В другой сцене камеру прикрутили то ли в коляске, то ли в люльке. На мне было невероятное белое платье в пол из какого-то легчайшего материала, и я склонялась над камерой в колыбельке и просто извинялась.
– Вопрос.
– Извинялась. То есть все мои реплики были разного рода извинениями. «Мне жаль. Мне так ужасно жаль. Мне так, так жаль. Пожалуйста, пойми, что мне очень, очень, очень жаль». И так очень долго. Сомневаюсь, что он использовал весь материал целиком, – очень сомневаюсь, что использовал целиком, – но, в общем, мы отсняли как минимум двадцать минут пермутаций «Мне жаль».
– Вопрос.
– Не совсем.
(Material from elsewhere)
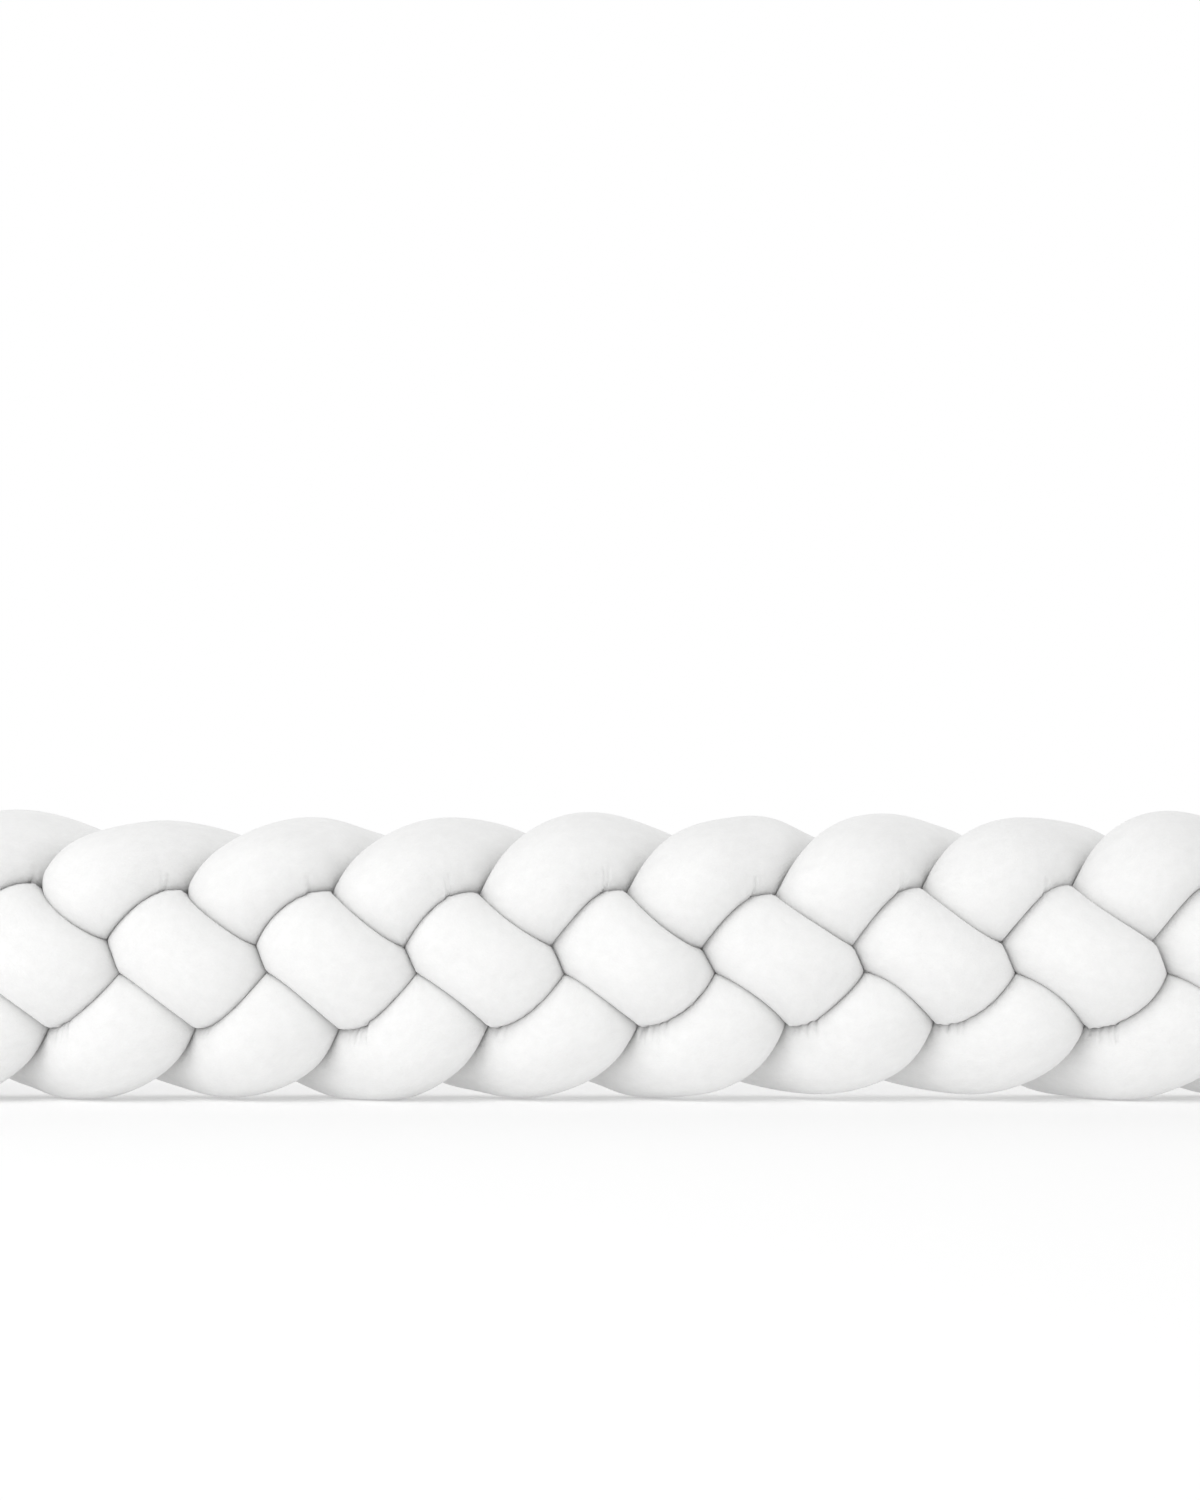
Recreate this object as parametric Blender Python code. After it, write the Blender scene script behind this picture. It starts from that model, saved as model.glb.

Не совсем в вуали.
– Вопрос.
– Точка зрения была из колыбельки, да. Взгляд из кроватки. Но под изюминкой сцены я имела в виду не это. На камере был объектив с каким-то, как говорил Джим, кажется, автодрожанием. Синдром пляшущих глаз, что-то такое. Шаровой шарнир на байонете, из-за которого объектив слегка дрожал. Припоминаю, шарнир издавал странное, едва слышное жужжание.
– Вопрос.
– Байонет – это крепление. Байонет – место, куда устанавливают компоненты объектива. Колыбельный объектив торчал куда дальше традиционных объективов, но при этом по ширине куда меньше катадиоптрических. Больше похож на глаза-стебли или прибор ночного видения, чем, собственно, на объектив. Длинный, тощий и торчащий, с легким дрожанием. Я мало что понимаю в объективах, кроме каких-то базовых аспектов вроде расстояния и светочувствительности. Объективы были сильной стороной Джима. Вряд ли для вас это новость. У него их всегда был полный кофр. Объективу и свету он всегда уделял больше внимания, чем собственно камере. Его второй сын носил их в специальном кофре. Лит – за камеры, а сын – за объективы. Объективы, говорил Джим, были тем, что он мог привнести в это предприятие. Кинопроизводства. Он лично. Он изобретал их сам.
– Вопрос.
– Ну, я не то что бы провожу с ними много времени. Но знаю, что у них странное и дрожащее зрение, якобы. Кажется, чем они новорожденней, тем сильнее дрожание. Плюс, наверное, молочная размытость. Неонатальный нистагм. Не знаю, откуда я взяла этот термин. Не помню. Может, от Джима. Может, от его сына. Все, что лично я знаю о детях, можно уместить. может, это был астигматический объектив. Вряд ли есть сомнения, что объектив должен был воссоздать поле видимости младенца. В этом, чувствовалось, и заключалась изюминка сцены. Мое лицо не имело значения. Было ясно, что этот объектив не запечатлеет его реалистично.